In a sense, Wulff Yularen’s character development points at the exciting intricacies of storytelling in the Star Wars universe. The fact that an unnamed background character can emerge from the shadows and be propelled into relevance is one of the many reasons that I continue to love Star Wars. Discovering something new about a character, particularly an unknown background character, and their connection to other individuals and events, is just one of the many reasons Star Wars remains so captivating. And perhaps even more importantly, this also creates different avenues for the imagination, as one is able to engage with and experience the stories in new and dynamic ways. Just think about all the other characters out there, new and old, who are waiting for their time to shine: to receive a name, a back story, the chance to be a promotional Lego mini-figure, and the ability to impact the way you and I experience Star Wars.

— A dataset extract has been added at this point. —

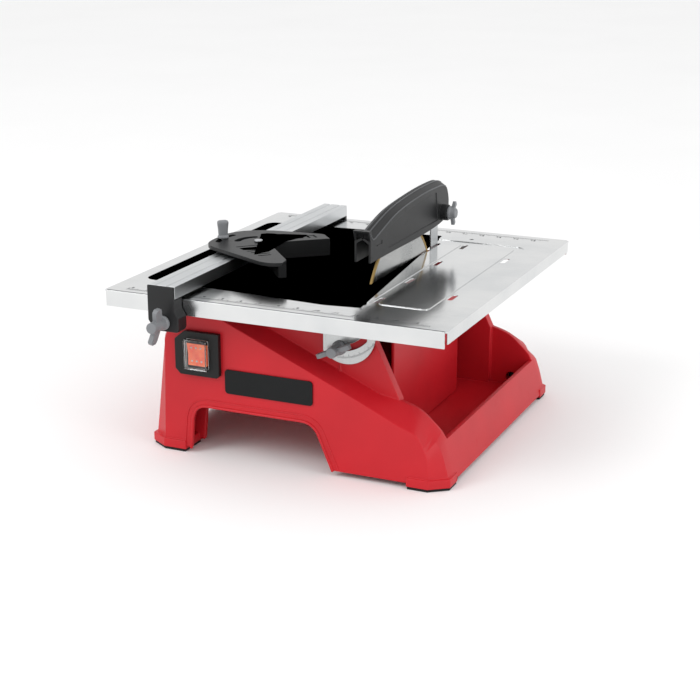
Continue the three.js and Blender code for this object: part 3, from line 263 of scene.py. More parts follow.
def smoothed(obj, angle=CREASE):
    obj.data.shade_smooth()
    obj.data.set_sharp_from_angle(angle=angle)
    return obj


def rounded(obj, width, segments=2, angle=28):
    """Rounds the edges of a piece, and keeps its flat faces flat."""
    smoothed(obj, math.pi)
    edge = obj.modifiers.new("edge", "BEVEL")
    edge.width = width
    edge.segments = segments
    edge.limit_method = "ANGLE"
    edge.angle_limit = math.radians(angle)
    edge.use_clamp_overlap = False
    edge.miter_outer = "MITER_ARC"
    even = obj.modifiers.new("even", "WEIGHTED_NORMAL")
    even.mode = "FACE_AREA"
    even.weight = 50
    return settled(obj)


def revolve(name, profile, finish, sides=64, closed=False):
    """A turned piece about Z from (radius, height) pairs that run bottom to top on the outside."""
    shape = bmesh.new()
    rings = []
    for radius, height in profile:
        if radius < 1e-7:
            rings.append([shape.verts.new((0, 0, height))])
            continue
        angles = [2 * math.pi * i / sides for i in range(sides)]
        rings.append([shape.verts.new((radius * math.cos(a), radius * math.sin(a), height))
                      for a in angles])
    pairs = list(zip(rings, rings[1:] + rings[:1])) if closed else list(zip(rings, rings[1:]))
    for low, high in pairs:
        for i in range(sides):
            j = (i + 1) % sides
            face = [low[i % len(low)], low[j % len(low)], high[j % len(high)], high[i % len(high)]]
            corners = list(dict.fromkeys(face))
            if len(corners) > 2:
                shape.faces.new(corners)
    bmesh.ops.recalc_face_normals(shape, faces=shape.faces)
    return smoothed(as_object(name, shape, finish))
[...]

Of course, at least in my case, with new developments in Star Wars also come new thoughts and questions.

In the case of Wulff Yularen, I am left pondering a question that, without any of his added back story, would have never otherwise crossed my mind. In short, should I feel bad that he died on the Death Star? Knowing what I do about his background as a Republic officer, but also his loyalty to the Empire, how am I supposed to react to his death? Should I even care that he dies? Is it wrong for me to feel remorse for the death of a loyal follower of the Emperor? Or, did he get what he deserved when Luke’s proton torpedoes hit the main reactor?

Frankly, I am not really sure how to answer these questions.


[i] This was actually Mr. Jones own decision as he felt David Prowse, the actor inside the Vader costume, deserved all the attention.

[ii] I bet a number of you still have these cards from this card game! In fact, I know one friend of mine who had a ton of them…he knows who he is.